Stated problem
Determine the number of lines containing the word "empty". Reply with it and nothing else.

Listed records
================================

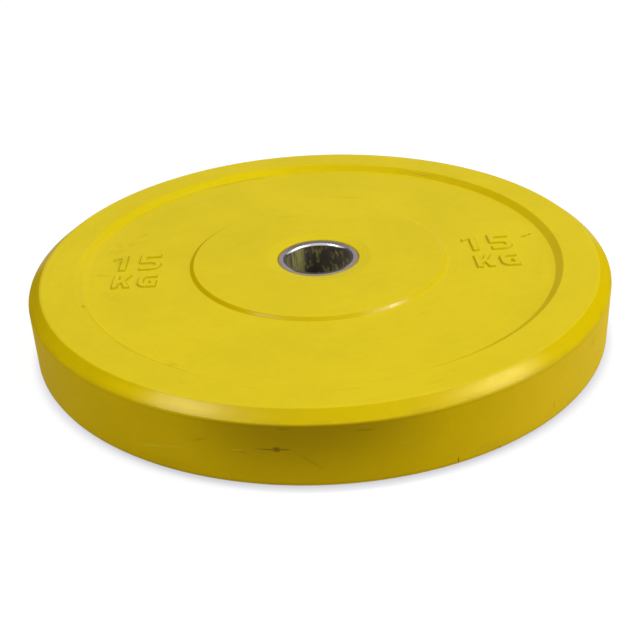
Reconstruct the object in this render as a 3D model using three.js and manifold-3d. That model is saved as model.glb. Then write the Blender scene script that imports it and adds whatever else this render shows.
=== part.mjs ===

================================

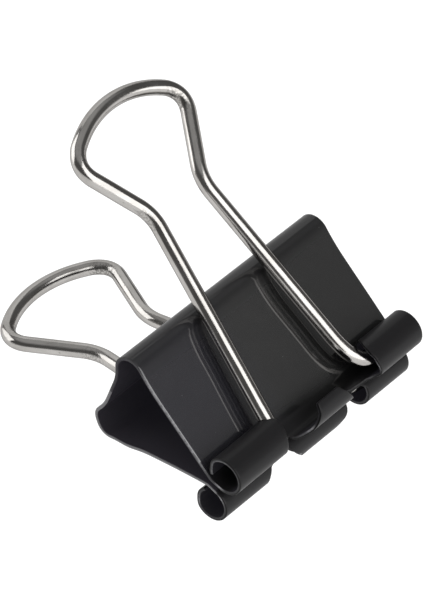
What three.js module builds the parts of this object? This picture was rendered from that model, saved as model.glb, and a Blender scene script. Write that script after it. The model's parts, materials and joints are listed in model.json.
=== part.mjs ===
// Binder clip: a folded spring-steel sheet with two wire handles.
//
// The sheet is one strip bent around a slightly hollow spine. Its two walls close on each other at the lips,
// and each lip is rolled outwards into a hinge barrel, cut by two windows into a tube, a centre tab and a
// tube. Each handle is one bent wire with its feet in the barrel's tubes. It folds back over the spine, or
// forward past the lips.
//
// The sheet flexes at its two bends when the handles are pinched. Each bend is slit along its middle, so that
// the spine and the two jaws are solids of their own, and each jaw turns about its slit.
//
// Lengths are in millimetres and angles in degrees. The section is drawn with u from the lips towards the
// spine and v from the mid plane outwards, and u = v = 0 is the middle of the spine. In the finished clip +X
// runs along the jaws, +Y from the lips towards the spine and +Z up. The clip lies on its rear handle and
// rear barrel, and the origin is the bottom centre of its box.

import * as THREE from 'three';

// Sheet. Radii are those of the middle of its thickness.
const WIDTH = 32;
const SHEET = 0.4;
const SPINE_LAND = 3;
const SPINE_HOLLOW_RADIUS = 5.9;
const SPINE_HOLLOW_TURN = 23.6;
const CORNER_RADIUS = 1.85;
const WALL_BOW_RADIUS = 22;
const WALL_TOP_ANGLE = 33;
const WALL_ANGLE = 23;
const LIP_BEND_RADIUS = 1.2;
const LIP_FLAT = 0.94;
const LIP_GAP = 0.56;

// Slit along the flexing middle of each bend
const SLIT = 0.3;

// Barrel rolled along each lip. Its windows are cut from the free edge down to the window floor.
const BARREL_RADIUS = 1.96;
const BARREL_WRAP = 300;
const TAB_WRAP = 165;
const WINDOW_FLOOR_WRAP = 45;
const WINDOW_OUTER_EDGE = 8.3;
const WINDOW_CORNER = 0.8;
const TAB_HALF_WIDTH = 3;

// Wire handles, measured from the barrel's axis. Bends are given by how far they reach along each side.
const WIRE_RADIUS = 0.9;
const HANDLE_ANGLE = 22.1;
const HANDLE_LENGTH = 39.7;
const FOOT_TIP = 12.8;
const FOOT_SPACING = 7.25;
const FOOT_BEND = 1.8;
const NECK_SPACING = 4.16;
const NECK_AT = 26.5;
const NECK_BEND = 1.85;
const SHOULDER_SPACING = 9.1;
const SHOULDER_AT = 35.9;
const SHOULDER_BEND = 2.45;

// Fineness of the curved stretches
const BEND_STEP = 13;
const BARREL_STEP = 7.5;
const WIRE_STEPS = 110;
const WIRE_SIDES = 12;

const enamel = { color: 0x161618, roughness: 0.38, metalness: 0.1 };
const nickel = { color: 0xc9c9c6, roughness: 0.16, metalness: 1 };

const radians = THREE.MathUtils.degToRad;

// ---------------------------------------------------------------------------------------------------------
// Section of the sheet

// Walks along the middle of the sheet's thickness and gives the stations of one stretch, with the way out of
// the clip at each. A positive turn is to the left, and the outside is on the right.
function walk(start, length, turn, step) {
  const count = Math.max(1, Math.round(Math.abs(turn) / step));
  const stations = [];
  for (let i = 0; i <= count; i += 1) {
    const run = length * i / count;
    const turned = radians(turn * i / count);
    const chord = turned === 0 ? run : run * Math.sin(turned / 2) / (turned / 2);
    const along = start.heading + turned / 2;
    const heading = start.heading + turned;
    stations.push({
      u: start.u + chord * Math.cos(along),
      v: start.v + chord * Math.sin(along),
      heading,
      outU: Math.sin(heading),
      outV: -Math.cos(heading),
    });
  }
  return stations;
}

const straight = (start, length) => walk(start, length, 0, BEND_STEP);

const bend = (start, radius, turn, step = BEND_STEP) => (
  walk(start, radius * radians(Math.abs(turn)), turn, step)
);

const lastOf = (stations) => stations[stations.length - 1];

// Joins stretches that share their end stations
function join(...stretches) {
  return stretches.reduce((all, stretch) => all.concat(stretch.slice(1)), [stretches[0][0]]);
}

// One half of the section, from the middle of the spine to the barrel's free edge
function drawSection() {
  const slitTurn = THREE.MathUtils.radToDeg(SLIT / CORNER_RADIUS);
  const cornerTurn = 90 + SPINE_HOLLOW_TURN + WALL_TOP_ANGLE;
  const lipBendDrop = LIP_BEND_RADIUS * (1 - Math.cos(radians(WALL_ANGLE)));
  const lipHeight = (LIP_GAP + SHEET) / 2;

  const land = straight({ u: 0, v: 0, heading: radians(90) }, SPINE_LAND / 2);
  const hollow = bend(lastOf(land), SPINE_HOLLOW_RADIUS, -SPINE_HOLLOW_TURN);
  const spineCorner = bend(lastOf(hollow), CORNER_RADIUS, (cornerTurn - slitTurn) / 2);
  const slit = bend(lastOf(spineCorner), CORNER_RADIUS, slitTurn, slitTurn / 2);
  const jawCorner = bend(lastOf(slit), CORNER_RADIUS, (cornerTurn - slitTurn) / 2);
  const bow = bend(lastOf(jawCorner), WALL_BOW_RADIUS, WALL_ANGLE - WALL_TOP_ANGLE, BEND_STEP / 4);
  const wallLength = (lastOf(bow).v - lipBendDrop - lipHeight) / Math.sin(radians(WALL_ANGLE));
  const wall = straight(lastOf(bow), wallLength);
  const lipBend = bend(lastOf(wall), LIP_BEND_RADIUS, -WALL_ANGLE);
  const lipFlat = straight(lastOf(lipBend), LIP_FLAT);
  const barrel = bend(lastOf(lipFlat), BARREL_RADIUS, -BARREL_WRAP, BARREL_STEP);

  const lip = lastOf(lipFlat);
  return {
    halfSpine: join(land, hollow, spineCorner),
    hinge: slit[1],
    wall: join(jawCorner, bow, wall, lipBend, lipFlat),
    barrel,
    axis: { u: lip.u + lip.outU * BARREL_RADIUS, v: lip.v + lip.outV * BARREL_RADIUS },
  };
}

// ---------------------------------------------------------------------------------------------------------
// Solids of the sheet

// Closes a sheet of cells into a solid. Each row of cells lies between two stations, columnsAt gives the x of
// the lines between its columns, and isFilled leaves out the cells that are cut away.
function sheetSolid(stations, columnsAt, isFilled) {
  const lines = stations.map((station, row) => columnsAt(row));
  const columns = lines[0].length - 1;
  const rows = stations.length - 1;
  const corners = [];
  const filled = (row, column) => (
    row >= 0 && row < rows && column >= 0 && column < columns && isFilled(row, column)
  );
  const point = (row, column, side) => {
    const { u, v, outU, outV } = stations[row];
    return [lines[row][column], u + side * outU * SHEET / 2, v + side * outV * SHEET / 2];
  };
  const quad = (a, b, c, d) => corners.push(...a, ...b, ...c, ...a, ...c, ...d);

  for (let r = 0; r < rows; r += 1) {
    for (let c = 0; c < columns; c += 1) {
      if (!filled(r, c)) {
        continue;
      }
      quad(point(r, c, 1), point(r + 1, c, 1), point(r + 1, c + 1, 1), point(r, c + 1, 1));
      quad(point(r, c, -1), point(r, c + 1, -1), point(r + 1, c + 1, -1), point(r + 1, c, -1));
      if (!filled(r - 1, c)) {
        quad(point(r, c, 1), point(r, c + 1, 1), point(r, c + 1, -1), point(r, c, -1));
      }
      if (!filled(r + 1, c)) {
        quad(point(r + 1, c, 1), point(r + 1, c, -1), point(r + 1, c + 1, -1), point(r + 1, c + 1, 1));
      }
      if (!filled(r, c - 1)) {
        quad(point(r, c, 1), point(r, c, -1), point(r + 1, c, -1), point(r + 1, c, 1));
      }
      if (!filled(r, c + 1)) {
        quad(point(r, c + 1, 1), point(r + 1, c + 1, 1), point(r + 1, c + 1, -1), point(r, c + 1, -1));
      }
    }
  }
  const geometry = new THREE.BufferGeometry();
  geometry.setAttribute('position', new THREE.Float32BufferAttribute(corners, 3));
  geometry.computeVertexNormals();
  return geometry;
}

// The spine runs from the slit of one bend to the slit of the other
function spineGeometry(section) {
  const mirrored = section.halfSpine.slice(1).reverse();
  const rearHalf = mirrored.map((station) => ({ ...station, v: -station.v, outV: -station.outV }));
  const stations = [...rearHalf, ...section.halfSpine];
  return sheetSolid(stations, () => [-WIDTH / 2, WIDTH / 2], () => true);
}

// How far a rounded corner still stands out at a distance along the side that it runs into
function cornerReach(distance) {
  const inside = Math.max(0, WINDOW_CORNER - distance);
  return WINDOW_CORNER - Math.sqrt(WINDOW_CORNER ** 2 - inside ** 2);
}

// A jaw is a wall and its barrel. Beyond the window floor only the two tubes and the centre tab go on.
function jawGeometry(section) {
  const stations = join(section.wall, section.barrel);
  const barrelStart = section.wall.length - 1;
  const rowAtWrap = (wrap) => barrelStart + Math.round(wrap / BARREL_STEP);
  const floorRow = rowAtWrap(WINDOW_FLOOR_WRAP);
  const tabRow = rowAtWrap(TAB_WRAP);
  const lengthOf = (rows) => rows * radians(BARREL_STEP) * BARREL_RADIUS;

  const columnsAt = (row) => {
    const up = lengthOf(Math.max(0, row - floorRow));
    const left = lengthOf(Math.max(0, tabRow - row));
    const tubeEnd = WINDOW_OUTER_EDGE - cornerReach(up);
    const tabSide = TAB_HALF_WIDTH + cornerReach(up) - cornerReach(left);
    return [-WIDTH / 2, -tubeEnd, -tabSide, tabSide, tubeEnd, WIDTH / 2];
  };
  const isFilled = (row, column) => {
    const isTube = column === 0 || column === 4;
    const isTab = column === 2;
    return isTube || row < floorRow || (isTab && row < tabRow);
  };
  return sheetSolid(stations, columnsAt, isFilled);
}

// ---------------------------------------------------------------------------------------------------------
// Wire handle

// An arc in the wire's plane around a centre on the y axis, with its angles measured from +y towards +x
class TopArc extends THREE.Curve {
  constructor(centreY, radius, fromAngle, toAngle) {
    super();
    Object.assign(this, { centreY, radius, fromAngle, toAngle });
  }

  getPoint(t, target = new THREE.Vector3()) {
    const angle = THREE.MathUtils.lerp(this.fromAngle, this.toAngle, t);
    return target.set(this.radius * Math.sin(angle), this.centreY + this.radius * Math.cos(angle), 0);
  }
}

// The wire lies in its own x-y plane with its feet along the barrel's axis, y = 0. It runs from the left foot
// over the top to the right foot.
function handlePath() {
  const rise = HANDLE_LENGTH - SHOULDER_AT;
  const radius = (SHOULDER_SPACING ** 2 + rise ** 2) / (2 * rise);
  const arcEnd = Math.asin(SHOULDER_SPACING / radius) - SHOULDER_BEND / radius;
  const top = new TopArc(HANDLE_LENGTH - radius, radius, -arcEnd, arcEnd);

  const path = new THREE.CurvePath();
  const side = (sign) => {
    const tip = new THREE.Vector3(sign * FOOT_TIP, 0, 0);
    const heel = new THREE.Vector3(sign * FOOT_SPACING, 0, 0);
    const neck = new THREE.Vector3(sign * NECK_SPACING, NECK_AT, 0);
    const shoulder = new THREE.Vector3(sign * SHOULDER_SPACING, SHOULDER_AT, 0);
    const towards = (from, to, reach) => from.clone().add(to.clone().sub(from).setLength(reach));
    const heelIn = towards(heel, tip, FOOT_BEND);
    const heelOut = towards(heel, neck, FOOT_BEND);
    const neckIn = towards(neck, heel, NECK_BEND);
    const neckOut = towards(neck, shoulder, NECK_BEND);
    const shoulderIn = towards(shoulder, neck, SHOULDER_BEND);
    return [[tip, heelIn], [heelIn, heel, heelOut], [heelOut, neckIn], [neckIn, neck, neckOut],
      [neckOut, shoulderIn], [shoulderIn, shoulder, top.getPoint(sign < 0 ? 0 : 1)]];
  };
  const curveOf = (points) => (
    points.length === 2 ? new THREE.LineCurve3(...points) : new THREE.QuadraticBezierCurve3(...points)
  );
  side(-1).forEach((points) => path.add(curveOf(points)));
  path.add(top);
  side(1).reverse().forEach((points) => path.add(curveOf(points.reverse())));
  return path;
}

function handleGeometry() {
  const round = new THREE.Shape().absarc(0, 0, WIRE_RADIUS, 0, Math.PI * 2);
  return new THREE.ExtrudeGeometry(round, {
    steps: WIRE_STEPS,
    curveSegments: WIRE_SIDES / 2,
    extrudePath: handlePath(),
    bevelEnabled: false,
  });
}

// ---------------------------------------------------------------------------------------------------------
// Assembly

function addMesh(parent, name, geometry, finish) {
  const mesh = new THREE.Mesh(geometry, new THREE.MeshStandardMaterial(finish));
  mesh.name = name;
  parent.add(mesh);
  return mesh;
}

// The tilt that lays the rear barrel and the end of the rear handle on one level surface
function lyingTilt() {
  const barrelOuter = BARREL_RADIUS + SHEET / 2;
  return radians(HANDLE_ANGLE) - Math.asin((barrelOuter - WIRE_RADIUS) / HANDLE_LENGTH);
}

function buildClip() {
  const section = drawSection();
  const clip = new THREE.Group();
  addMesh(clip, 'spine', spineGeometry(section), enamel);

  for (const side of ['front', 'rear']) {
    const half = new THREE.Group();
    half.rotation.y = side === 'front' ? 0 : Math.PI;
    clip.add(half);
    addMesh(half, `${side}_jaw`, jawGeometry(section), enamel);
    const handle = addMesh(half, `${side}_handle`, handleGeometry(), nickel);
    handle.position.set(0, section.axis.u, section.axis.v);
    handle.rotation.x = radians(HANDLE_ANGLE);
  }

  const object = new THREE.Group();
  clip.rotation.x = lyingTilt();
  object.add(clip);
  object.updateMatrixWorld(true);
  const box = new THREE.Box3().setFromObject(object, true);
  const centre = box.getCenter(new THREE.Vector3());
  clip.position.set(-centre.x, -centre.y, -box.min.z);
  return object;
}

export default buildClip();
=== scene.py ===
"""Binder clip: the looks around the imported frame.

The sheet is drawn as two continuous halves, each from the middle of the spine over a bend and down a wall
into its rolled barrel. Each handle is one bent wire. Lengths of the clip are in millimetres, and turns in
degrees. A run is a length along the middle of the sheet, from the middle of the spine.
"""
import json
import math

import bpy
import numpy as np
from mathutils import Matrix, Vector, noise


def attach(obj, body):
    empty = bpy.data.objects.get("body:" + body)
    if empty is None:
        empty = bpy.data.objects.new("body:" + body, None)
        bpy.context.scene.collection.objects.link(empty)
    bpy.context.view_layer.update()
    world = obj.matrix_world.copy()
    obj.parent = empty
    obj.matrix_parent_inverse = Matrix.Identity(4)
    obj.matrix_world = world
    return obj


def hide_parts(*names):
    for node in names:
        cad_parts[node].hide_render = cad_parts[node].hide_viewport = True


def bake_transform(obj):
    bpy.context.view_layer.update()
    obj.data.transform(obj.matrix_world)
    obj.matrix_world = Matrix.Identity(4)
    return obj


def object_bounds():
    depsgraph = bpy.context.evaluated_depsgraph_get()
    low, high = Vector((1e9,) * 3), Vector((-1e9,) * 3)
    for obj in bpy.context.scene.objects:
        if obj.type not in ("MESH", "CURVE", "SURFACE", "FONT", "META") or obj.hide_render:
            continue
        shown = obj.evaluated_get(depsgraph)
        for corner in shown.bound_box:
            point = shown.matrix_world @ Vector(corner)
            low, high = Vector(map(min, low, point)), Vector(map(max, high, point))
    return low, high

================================

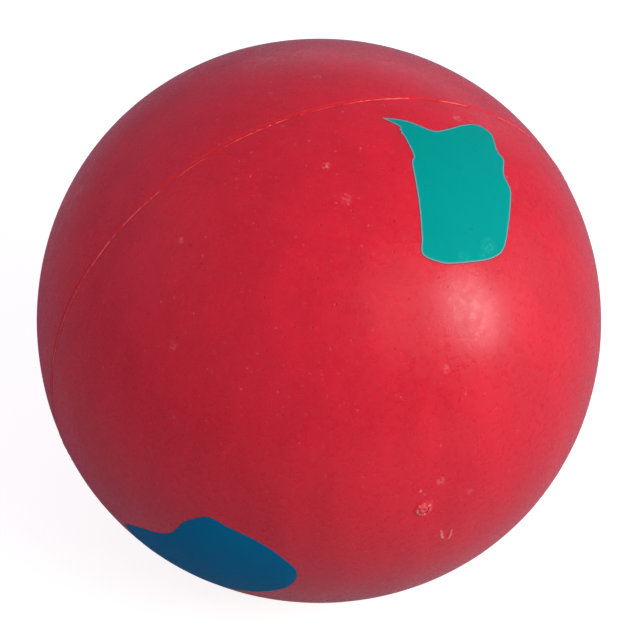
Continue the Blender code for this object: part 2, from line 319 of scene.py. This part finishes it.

================================

Final result
5